One heads-up: once videoconfig.txt is read-only, Apex may fail to save future video changes. If you want to change graphics settings later, remove read-only, change settings, then lock it again.

Settings That Pair Well With Stretch

Resolution is only one part of how the game feels. A few related settings can keep the stretched image readable while staying consistent with your current aim habits.

FOV And Sensitivity Changes That Stay Measured

Field of view and resolution get mixed up a lot. FOV controls how much world you see. Resolution controls how sharp and how stretched the picture looks. If you change both on the same day, it gets hard to tell what caused a new feel.

  • Keep Your FOV Steady At First – Play a few sessions on your usual FOV so your eyes adapt to the stretch by itself.
  • Change One Slider At A Time – If tracking feels jumpy, lower ADS sensitivity in small steps, then retest.
  • Use The Same Drill Loop – Do the same five-minute Range routine each time so you can spot real changes.

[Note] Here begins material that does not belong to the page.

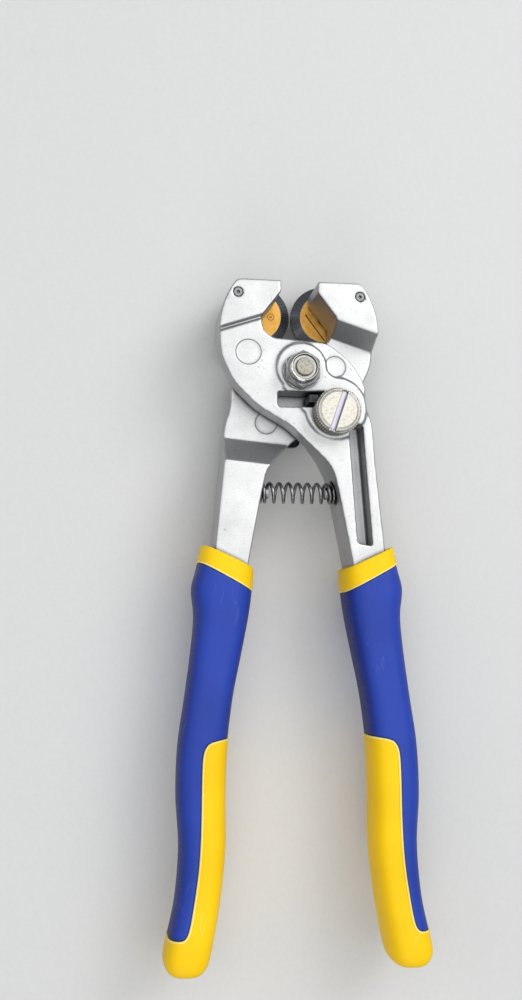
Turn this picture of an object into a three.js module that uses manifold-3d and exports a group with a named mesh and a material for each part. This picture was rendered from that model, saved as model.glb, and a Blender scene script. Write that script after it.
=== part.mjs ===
// Tile nippers: two lapped die-cast levers on one pivot bolt, a cutting wheel on the front of each jaw,
// a sliding depth guide between the wheels and a three-position thickness lock turned by a knurled knob.
// Millimetres. +Y runs from the handles to the jaws, +Z from the wheel side to the knob side.
// The origin is the centre of the pivot bolt's outer end face. The pose is the rest pose.
import * as THREE from 'three';
import { mergeVertices } from 'three/addons/utils/BufferGeometryUtils.js';
import { ConvexGeometry } from 'three/addons/geometries/ConvexGeometry.js';
import Module from 'manifold-3d';

const wasm = await Module();
wasm.setup();

// ---- driving dimensions ----
const THICK = 18;                       // full thickness of a lever
const LAP_GAP = 0.3;                    // gap between the two lapped plates
const LAP = THICK / 2 + LAP_GAP / 2;    // underside of lever A's plate
const FIT = 0.15;                       // gap round a fixed piece
const RUN = 0.07;                       // radial clearance of a running fit
const SKIN = 0.2;                       // gap between a sleeve and what it covers

const HEAD_TOP = 32;                    // pivot to the jaws' top edge
const HEAD_HALF = 27.6;                 // half the head's width
const JAW_CORNER = [6.35, 28.15];       // upper corner of the opening between the jaws
const JAW_KNEE = [12.85, 19.6];         // lower corner of that opening

const WHEEL_D = 24;
const WHEEL_T = 5;
const WHEEL_FACE_R = 8.9;               // radius of the flat face inside the ground rim
const WHEEL_EDGE_T = 1.2;               // width of the rim at the cutting edge
const WHEEL_GAP = 0.6;                  // gap between the wheels at rest
const WHEEL_Y = 24.4;
const WHEEL_X = WHEEL_D / 2 + WHEEL_GAP / 2;
const WHEEL_Z = -0.4 - WHEEL_T;         // front face of a wheel
const SHOULDER_R = 2.3;                 // wheel screw's bearing shoulder
const WHEEL_THREAD_R = 1.9;

const BOLT_R = 3;
const BOLT_AF = 10;                     // across the flats of the pivot bolt's head
const BOLT_HEAD_T = 4;
const BUSH_R = 4.6;
const BOSS_T = 1;                       // height of the raised boss on lever A
const NUT_AF = 11;
const NUT_T = 4.4;
const NUT_COLLAR_R = 5.1;
const NUT_COLLAR_T = 2.4;

const KNOB = [11.6, -14];             // axis of the thickness lock
const KNOB_R = 7.8;
const KNOB_T = 6.4;
const KNOB_SLOT = 2.2;
const KNOB_SLOT_TURN = -19;             // degrees from the tool's length
const LOCK_SHAFT_R = 3;
const CAM_STEPS = [5.2, 4.6, 4.0];      // the lock cam's three radii
const CAM_T = 5;

const SLOT = { x0: -7.6, x1: 8.4, y0: -11.8, y1: -6.6 };
const STOP_LUG = { w: 3.3, h: 2.8, x: 4.7, y: -8.7 };
const OPEN_LIMIT = 19;                  // degrees lever B swings open from rest

const JAW_PIN = [21.1, 27.3];
const JAW_PIN_R = 1.5;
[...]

HUD And Image Clarity Tweaks

Stretched resolution can make the HUD feel cramped or wide. A small HUD scale change can make the minimap and inventory easier to read. For blur, try sharpening first, then anti-aliasing, then textures. That order saves time because you can see each change right away.

  1. Tune HUD Scale – Adjust HUD scale until the minimap and inventory text stop looking squashed.
  2. Add Mild Sharpening – Use a light sharpening setting in your GPU panel if edges look smeared.
  3. Swap Anti-aliasing Mode – If fences and text look fuzzy, try another AA option and recheck the same view.
  4. Raise Texture Streaming Budget – If your VRAM allows it, higher texture budget can keep surfaces cleaner at lower base resolution.

Fixes When It Looks Blurry Or Keeps Resetting

When stretched settings go wrong, they usually fail in repeatable ways. Fix it by changing one thing, testing, then moving on. Rapid changes can hide the real cause.

Blur And Soft Image Fix List

  • Try 16:10 First – If 4:3 looks too soft, 1728×1080 or 1680×1050 often keeps detail while still stretching a bit.
  • Check Scaling Mode – Full-screen scaling fills the panel. Aspect scaling keeps the shape and can leave bars.
  • Swap Monitor And GPU Scaling – If one looks soft, try the other and compare the same Range view.

Black Bars Fix List

  • Use Fullscreen, Not Borderless – Borderless often follows desktop rules and ignores stretch scaling.
  • Set Desktop To The Stretch – Use the desktop-first method to force the whole system into 4:3 or 16:10 while you play.

Settings Reset Fix List

  • Confirm The File Path – The Windows path is Saved Games\Respawn\Apex\local, and videoconfig.txt sits inside that folder.
  • Reapply Read-only – Some sync tools can clear the flag after a reboot, so check Properties again.
  • Avoid Editing In Game Too Often – When videoconfig.txt is read-only, Apex may fail to save video menu changes.
  • Keep A Backup Copy – A working backup lets you restore your setup in seconds after a patch.

Once your setup is stable, stop tweaking. Save a backup of your working videoconfig.txt and note the resolution and scaling mode you used. If something feels off later, switch back to 1920×1080, then reapply your steps one by one until it returns. Write your chosen resolution and scaling mode down before you forget.